Compiling with -O3, but without -flto -fwhole-program flags, testPointers execution takes around 25s on my machine, regardless whether USE_POINTERS is #defined or not.

If I turn on the -flto -fwhole-program flags, testPointers takes around 25s with USE_POINTERS #defined, but around 14s if a function call is used.

This is completely expected behavior, since I understand that the compiler will inline and optimize the function in the loop. I wonder, however, if there's a way of helping the compiler telling it that the function pointer is constant and so allowing it to optimize that case, too.

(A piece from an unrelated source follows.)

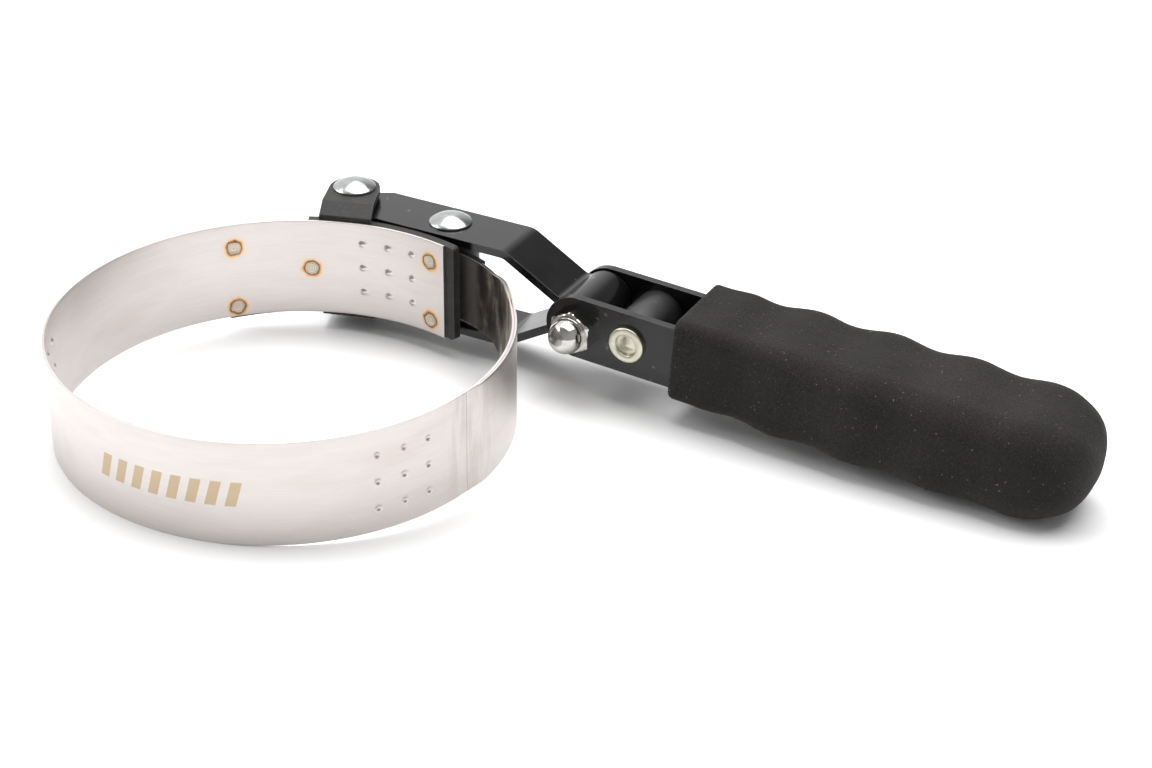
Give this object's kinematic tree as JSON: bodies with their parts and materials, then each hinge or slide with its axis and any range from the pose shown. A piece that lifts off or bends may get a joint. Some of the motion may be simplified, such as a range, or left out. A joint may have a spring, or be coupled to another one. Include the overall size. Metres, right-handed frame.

For those using cmake, here's how I compiled it

CMakeLists.txt

set (CMAKE_C_FLAGS "-O3 -fwhole-program -flto")
#set (CMAKE_C_FLAGS "-O3")
add_executable(testPointers
        libPointers.c
        testPointers.c
        )
Metiu
  • 1,677
  • 2
  • 16
  • 24
  • 1
    What if you capture the value of `wrk->do_work` in a local function pointer outside the loop, and then use that local variable inside the loop? – Greg Hewgill Nov 15 '12 at 18:42
  • How do you dare asking a good and meaningful question? :P (+1, this is interesting.) –  Nov 15 '12 at 18:42
  • 1
    One problem is that `do_work` is doing extremely little work. If it actually did something significant, the difference in calling speed would be harder to measure (and thus not very significant). – Bo Persson Nov 15 '12 at 18:49
  • I understand, but getter/setter functions are very very common and they do even less work. With whole-program optimization, we have the luxury of mediating the access to data and full optimization of those simple actions in the final binary. – Metiu Nov 15 '12 at 18:51
  • 1
    @GregHewgill I changed it this way, unfortunately with no difference int main (void) { unsigned long i; struct worker *wrk; wrk = libPointers_init(56); #ifdef USE_POINTERS void (*const f_do_work)(struct worker *, int i) = wrk->do_work; #endif for (i = 0; i < 1e10; i++) { #ifdef USE_POINTERS f_do_work(wrk,i); #else do_work(wrk,i); #endif } printf ("%d\n", wrk->datum); } – Metiu Nov 15 '12 at 19:01
  • C++ compilers can do devirtualization to inline virtual function calls. But I think it will be harder to coerce a C compiler to do what you want. – Mysticial Nov 15 '12 at 19:02

2 Answers2

11

The compiler can't inline a function unless it can determine that only one possible version of the function will be called. By calling through a pointer it's not trivially obvious that this is the case. It still might be possible for the compiler to figure it out, since if you follow the code there's only one possible value that the pointer could take; however this would be above and beyond what I'd expect the compiler to do.

Mark Ransom
  • 299,747
  • 42
  • 398
  • 622
  • Yeah that was what I was stating by saying "this is completely expected behavior". I was wondering whether there was some combination of the const attribute which would tell the compiler that the function was not going to change, along the lines of "pure", "const", etc... This at least would help the common "non-virtual method" case. – Metiu Nov 16 '12 at 05:59
  • Another common keyword that comes to mind is the restrict keyword, which has a similar contract: stay assured that you can treat a pointer in some way. Would be nice to say "this callback is going to always point to this function" – Metiu Nov 16 '12 at 06:08
  • If you, as the programmer, know that a specific function will *always* be called in some situation, then you can simply call that function directly instead of using a pointer. – Greg Hewgill Nov 16 '12 at 09:42
0

If you are calling the function pointer in a loop, you can move the loop inside the function pointer.